→ REQUIREMENT
Look below for the line with "obj.parent = None". Extract that line and each one after it through the last, word for word.

→ PROVIDED MATERIAL
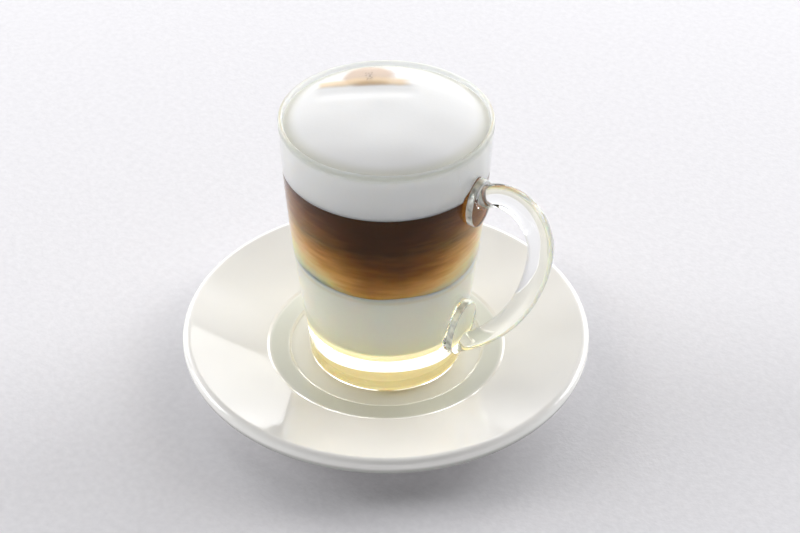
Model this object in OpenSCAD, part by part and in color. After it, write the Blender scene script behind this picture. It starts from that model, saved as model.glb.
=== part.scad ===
// A layered latte in a clear glass mug with a handle, standing on a round porcelain saucer.
// Millimetres, +Z up. The origin is the centre of the saucer's foot on the table, and the
// mug's handle points along +X. Heights of the mug and its drink are counted from the mug's foot.

/* [Mug] */
// Height of the mug from foot to rim
mug_h = 107; // [92:1:130]
// Outer diameter at the rim
rim_d = 79; // [66:1:94]
// Outer diameter at the foot
foot_d = 60; // [50:1:66]
// Height of the upright band round the glass base
band_h = 9; // [6:0.5:14]
// How far the side bows out beyond a straight line from band to rim
side_bow = 1.4; // [0.5:0.1:3]
// Wall thickness at the rim
rim_wall = 1.7; // [1.4:0.1:2.4]
// Wall thickness where the side meets the glass base
low_wall = 3; // [2.4:0.1:4]
// Thickness of the solid glass base
base_t = 14; // [10:0.5:18]
// Radius of the rounded corner inside, between side and floor
floor_corner = 6; // [3:0.5:9]
// Radius of the rounded edge round the foot
foot_edge = 1.2; // [0.6:0.1:2]
// Diameter of the hollow under the base
punt_d = 50; // [40:1:54]
// Depth of the hollow under the base
punt_h = 1.2; // [0.6:0.1:2]

/* [Handle] */
// Distance from the rim's side out to the middle of the rod at its widest
handle_out = 27.5; // [24:0.5:34]
// Drop from the rim to the highest point of the rod's centre line
crest_drop = 15.7; // [12:0.5:20]
// Diameter of the glass rod round its bends
rod_d = 9.6; // [8:0.2:11]
// Diameter of the rod where it leaves the upper pad
neck_d = 8.4; // [7:0.2:9.6]
// Diameter of the rod where it ends at the lower pad
tail_d = 6.6; // [5.4:0.2:8]
// Radius of the rod's centre line over the crest
crest_bend = 13.8; // [12:0.2:15]
// Radius of the rod's centre line at its widest
outer_bend = 20.2; // [17:0.2:23]
// Slope of the rod as it leaves the upper pad
entry_slope = 38; // [30:1:42]
// Turn of the crest's bend beyond its highest point
crest_turn = 52; // [48:1:56]
// Turn of the outer bend
outer_turn = 43; // [39:1:46]
// Height above the foot where the rod's centre line meets the wall again
tail_h = 14; // [11:0.5:17]
// Width of the upper pad, an oval slab fused to the wall
top_pad_w = 14; // [12:0.5:20]
// Height of the upper pad
top_pad_h = 20; // [17:0.5:23]
// Width of the lower pad
low_pad_w = 17; // [15:0.5:21]
// Height of the lower pad
low_pad_h = 25; // [20:0.5:26]
// Height of the lower pad's middle above the end of the rod
low_pad_lift = 10.5; // [8:0.5:11.5]
// Thickness of a pad at its edge
pad_out = 3.6; // [3:0.2:5]
// Radius of the rounding round a pad's edge
pad_edge = 0.8; // [0.8:0.1:2]
// How far a pad's middle swells beyond its edge
pad_swell = 0.4; // [0.4:0.2:3]

/* [Drink] */
// Level of the top of the white milk
milk_top = 49.6; // [40:0.2:55]
// Level of the top of the caramel-coloured layer where milk and coffee mix
mixed_top = 70.2; // [60:0.2:72]
// Level of the top of the dark coffee
coffee_top = 86.6; // [76:0.2:88]
// Drop from the rim to the line where the foam meets the glass
foam_drop = 1.8; // [1:0.1:4]
// Rise of the foam's middle above its edge
foam_crown = 5; // [2:0.2:7]
// How flat the foam's top is: higher is flatter in the middle and steeper at the edge
foam_power = 3; // [2:0.2:5]

/* [Saucer] */
// Outer diameter of the saucer
saucer_d = 160; // [140:1:192]
// Height of the rim's top above the table
saucer_h = 17; // [15:0.2:20]
// Height of the well above the table
well_h = 6.9; // [6:0.1:8]
// Radius of the recess that the mug stands in
recess_r = 38.6; // [36:0.2:42]
// Depth of that recess
recess_step = 0.9; // [0.5:0.1:1.4]
// Width of the shelf between the recess and the outer step
shelf_w = 7.6; // [6:0.2:9]
// Height of the outer step
outer_step = 0.8; // [0.4:0.1:1.2]
// Radius of the rounding on top of the lip
lip_r = 2.4; // [1.8:0.1:3]
// Radius of the rounding under the lip
lip_under_r = 5; // [4:0.2:6]
// Thickness of the porcelain under the well
well_t = 4.4; // [3.6:0.1:5]
// Outer radius of the foot ring
foot_ring_r = 49; // [44:0.5:54]
// Width of the foot ring where it stands on the table
foot_ring_w = 3.4; // [2.6:0.2:5]

/* [Hidden] */
$fn = 96;

GLASS = [0.86, 0.92, 0.92, 0.35];
PORCELAIN = [0.93, 0.93, 0.91];
MILK = [0.90, 0.87, 0.78];
MIXED = [0.68, 0.45, 0.22];
COFFEE = [0.22, 0.12, 0.07];
FOAM = [0.96, 0.94, 0.91];

rim_r = rim_d / 2;
foot_r = foot_d / 2;
band_r = foot_r + 0.4;                       // the band widens a little towards its top
foam_edge = mug_h - foam_drop;
side_steps = 12;                             // straight stretches along each curved side
arc_steps = 6;                               // straight stretches along each small rounding

// Points on an arc round c, from angle a to angle b
function arc(c, r, a, b, n = arc_steps) =
    [for (i = [0:n]) let (t = a + (b - a) * i / n) [c.x + r * cos(t), c.y + r * sin(t)]];

// Outer and inner radius of the mug at a height above its foot
function side_t(z) = (z - band_h) / (mug_h - band_h);
function outer_r(z) = z < band_h
    ? foot_r + (band_r - foot_r) * z / band_h
    : band_r + (rim_r - band_r) * side_t(z) + 4 * side_bow * side_t(z) * (1 - side_t(z));
function wall_at(z) = low_wall + (rim_wall - low_wall) * side_t(z);
function inner_r(z) = outer_r(z) - wall_at(z);

// Height number i of the points along the mug's side, between two levels
function level(lo, hi, i) = lo + (hi - lo) * i / side_steps;

// ---- handle: its centre line in the XZ plane, measured from the mug's foot ----
widest_x = rim_r + handle_out;
crest = [
    widest_x - crest_bend * sin(crest_turn) - outer_bend * (1 - sin(crest_turn)),
    mug_h - crest_drop
];
crest_c = [crest.x, crest.y - crest_bend];
lead_end = [crest.x - crest_bend * sin(entry_slope), crest_c.y + crest_bend * cos(entry_slope)];
crest_end = [crest.x + crest_bend * sin(crest_turn), crest_c.y + crest_bend * cos(crest_turn)];
outer_c = crest_end - outer_bend * [sin(crest_turn), cos(crest_turn)];
low_turn = crest_turn + outer_turn;
outer_end = outer_c + outer_bend * [sin(low_turn), cos(low_turn)];
// The long lower stretch is one arc, tangent to the outer bend, down to the wall and into it
tail = [outer_r(tail_h), tail_h];
drop = tail - outer_end;
inward = -[sin(low_turn), cos(low_turn)];
long_r = (drop * drop) / (2 * (drop * inward));
long_c = outer_end + long_r * inward;
tail_dir = tail - long_c;
buried = rod_d / 2;                          // length of rod inside the wall at each end
long_from = atan2(tail_dir.y, tail_dir.x) - buried / long_r * 180 / PI;
// Where the straight lead-in meets the wall, which is the middle of the upper pad
top_pad_z = lead_end.y - (lead_end.x - outer_r(lead_end.y)) * tan(entry_slope);
lead_dir = [cos(entry_slope), sin(entry_slope)];
lead_start = [outer_r(top_pad_z), top_pad_z] - buried * lead_dir;

// Stations along the rod: a point of the centre line, the angle of its normal and the rod's diameter
function bend(c, r, from, to, d0, d1, n) = [
    for (i = [0:n])
        let (t = i / n, a = from + (to - from) * t)
        [c.x + r * cos(a), c.y + r * sin(a), a, d0 + (d1 - d0) * t]
];
function but_first(list) = [for (i = [1:len(list) - 1]) list[i]];
stations = concat(
    [[lead_start.x, lead_start.y, 90 + entry_slope, neck_d]],
    bend(crest_c, crest_bend, 90 + entry_slope, 90 - crest_turn, neck_d, rod_d, 10),
    but_first(bend(outer_c, outer_bend, 90 - crest_turn, 90 - low_turn, rod_d, rod_d, 6)),
    but_first(bend(long_c, long_r, 90 - low_turn, long_from, rod_d, tail_d, 9))
);
rod_sides = 24;
pad_sides = 36;

// ---- saucer ----
saucer_r = saucer_d / 2;
shelf_h = well_h + recess_step;
flange_r = recess_r + shelf_w;
flange_h = shelf_h + outer_step;
lip_c = [saucer_r - lip_r, saucer_h - lip_r];
flange_end = lip_c + lip_r * [cos(105), sin(105)];
under_c = [saucer_r - lip_under_r, lip_c.y - 0.6];
floor_h = well_h - well_t;
// The flange starts flat at the step and steepens to the lip
function flange(t) = [
    flange_r + 1 + (flange_end.x - flange_r - 1) * t,
    flange_h + (flange_end.y - flange_h) * (0.72 * t + 0.28 * t * t)
];

// ---- modules ----
module revolve(points) { rotate_extrude() polygon(points); }

module mug_outside() {
    revolve(concat(
        [[0, 0]],
        arc([foot_r - foot_edge, foot_edge], foot_edge, -90, 0),
        [for (i = [0:side_steps]) let (z = level(band_h, mug_h - rim_wall / 2, i)) [outer_r(z), z]],
        arc([rim_r - rim_wall / 2, mug_h - rim_wall / 2], rim_wall / 2, 0, 90),
        [[0, mug_h]]
    ));
}

// Points up the inside of the mug between two levels
function inside_wall(lo, hi) =
    [for (i = [0:side_steps]) let (z = level(lo, hi, i)) [inner_r(z), z]];

// The rounded floor, from the axis to the foot of the inside wall
function floor_points() = concat(
    [[0, base_t]],
    arc([inner_r(base_t + floor_corner) - floor_corner, base_t + floor_corner], floor_corner, -90, 0)
);

// The space inside the mug, open at the rim, whose inner edge is rounded
module cavity() {
    revolve(concat(
        floor_points(),
        inside_wall(base_t + floor_corner + 1, mug_h - rim_wall / 2),
        arc([rim_r - rim_wall / 2, mug_h - rim_wall / 2], rim_wall / 2, 180, 90),
        [[rim_r - rim_wall / 2, mug_h + 1], [0, mug_h + 1]]
    ));
}

// Hollow under the base, a shallow cone with a flat top
module punt() {
    translate([0, 0, -1])
        cylinder(h = 1, d = punt_d);
    cylinder(h = punt_h, d1 = punt_d, d2 = punt_d - 8 * punt_h);
}

// A closed skin through rings that all have the same number of points
module loft(rings) {
    n = len(rings[0]);
    last = len(rings) - 1;
    sides = [
        for (i = [0:last - 1], j = [0:n - 1])
            let (a = i * n, b = a + n, k = (j + 1) % n)
            each [[a + j, a + k, b + k], [a + j, b + k, b + j]]
    ];
    ends = [
        [for (j = [n - 1:-1:0]) j],
        [for (j = [0:n - 1]) last * n + j]
    ];
    polyhedron([for (ring = rings, p = ring) p], concat(sides, ends));
}

// The handle's rod, one tube swept along its stations
module rod() {
    loft([
        for (s = stations) [
            for (j = [0:rod_sides - 1])
                let (t = 360 * j / rod_sides, r = s[3] / 2)
                [s.x + r * cos(t) * cos(s[2]), r * sin(t), s.y + r * cos(t) * sin(s[2])]
        ]
    ]);
}

// Rings of a pad, each with its half width, half height and distance out from the wall
function pad_rings(w, h) = concat(
    [[w / 2, h / 2, -2 * low_wall]],
    [for (t = [0:22.5:90])
        let (inset = pad_edge * (1 - cos(t)))
        [w / 2 - inset, h / 2 - inset, pad_out - pad_edge * (1 - sin(t))]],
    [for (s = [0.8:-0.2:0.2])
        [s * (w / 2 - pad_edge), s * (h / 2 - pad_edge), pad_out + pad_swell * (1 - s * s)]]
);

// An oval pad of glass on the wall, with its middle at height z, leaning with the wall
module pad(z, w, h) {
    lean = atan((outer_r(z + h / 2) - outer_r(z - h / 2)) / h);
    translate([outer_r(z), 0, z])
        rotate([0, lean, 0])
            loft([
                for (s = pad_rings(w, h)) [
                    for (j = [0:pad_sides - 1])
                        let (t = 360 * j / pad_sides)
                        [s[2], s[0] * cos(t), -s[1] * sin(t)]
                ]
            ]);
}

module handle() {
    rod();
    pad(top_pad_z, top_pad_w, top_pad_h);
    pad(tail_h + low_pad_lift, low_pad_w, low_pad_h);
}

module glass_mug() {
    color(GLASS)
        translate([0, 0, well_h])
            difference() {
                union() {
                    mug_outside();
                    handle();
                }
                cavity();
                punt();
            }
}

// One layer of the drink: the mug's inside between two levels
module layer(lo, hi) {
    translate([0, 0, well_h])
        revolve(concat([[0, lo]], inside_wall(lo, hi), [[0, hi]]));
}

module milk() {
    color(MILK)
        translate([0, 0, well_h])
            revolve(concat(
                floor_points(),
                inside_wall(base_t + floor_corner + 1, milk_top),
                [[0, milk_top]]
            ));
}

module mixed_layer() { color(MIXED) layer(milk_top, mixed_top); }

module coffee() { color(COFFEE) layer(mixed_top, coffee_top); }

// The foam fills the mug to its edge and swells up beyond the rim in the middle
module foam() {
    color(FOAM)
        translate([0, 0, well_h])
            revolve(concat(
                [[0, coffee_top]],
                inside_wall(coffee_top, foam_edge),
                [for (i = [side_steps - 1:-1:0])
                    let (t = i / side_steps)
                    [inner_r(foam_edge) * t, foam_edge + foam_crown * (1 - pow(t, foam_power))]]
            ));
}

module saucer() {
    color(PORCELAIN)
        revolve(concat(
            [[0, well_h], [recess_r - recess_step, well_h], [recess_r, shelf_h]],
            [[flange_r, shelf_h + 0.2]],
            [for (i = [0:side_steps - 1]) flange(i / side_steps)],
            arc(lip_c, lip_r, 105, 0),
            arc(under_c, lip_under_r, 0, -60),
            [[foot_ring_r + 1, floor_h + 1.6], [foot_ring_r, 0], [foot_ring_r - foot_ring_w, 0]],
            [[foot_ring_r - foot_ring_w - 1, floor_h], [0, floor_h]]
        ));
}

saucer();
glass_mug();
milk();
mixed_layer();
coffee();
foam();
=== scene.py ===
import math
import random

import bmesh
import bpy
from mathutils import Matrix, Vector, noise


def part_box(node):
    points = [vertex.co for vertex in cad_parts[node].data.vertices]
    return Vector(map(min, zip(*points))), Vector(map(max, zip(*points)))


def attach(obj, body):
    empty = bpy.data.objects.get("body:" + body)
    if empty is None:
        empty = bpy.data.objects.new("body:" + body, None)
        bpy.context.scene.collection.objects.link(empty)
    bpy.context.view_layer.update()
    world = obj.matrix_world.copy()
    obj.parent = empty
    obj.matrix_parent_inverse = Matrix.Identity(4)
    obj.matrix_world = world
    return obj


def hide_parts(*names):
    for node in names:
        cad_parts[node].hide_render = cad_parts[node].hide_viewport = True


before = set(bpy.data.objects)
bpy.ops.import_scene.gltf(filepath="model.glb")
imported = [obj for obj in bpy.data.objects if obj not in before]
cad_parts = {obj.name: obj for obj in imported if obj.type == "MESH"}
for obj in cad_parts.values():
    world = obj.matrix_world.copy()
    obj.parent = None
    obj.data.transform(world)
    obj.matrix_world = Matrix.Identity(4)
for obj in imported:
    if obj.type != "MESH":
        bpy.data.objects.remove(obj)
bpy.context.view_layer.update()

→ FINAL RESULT
    obj.parent = None
    obj.data.transform(world)
    obj.matrix_world = Matrix.Identity(4)
for obj in imported:
    if obj.type != "MESH":
        bpy.data.objects.remove(obj)
bpy.context.view_layer.update()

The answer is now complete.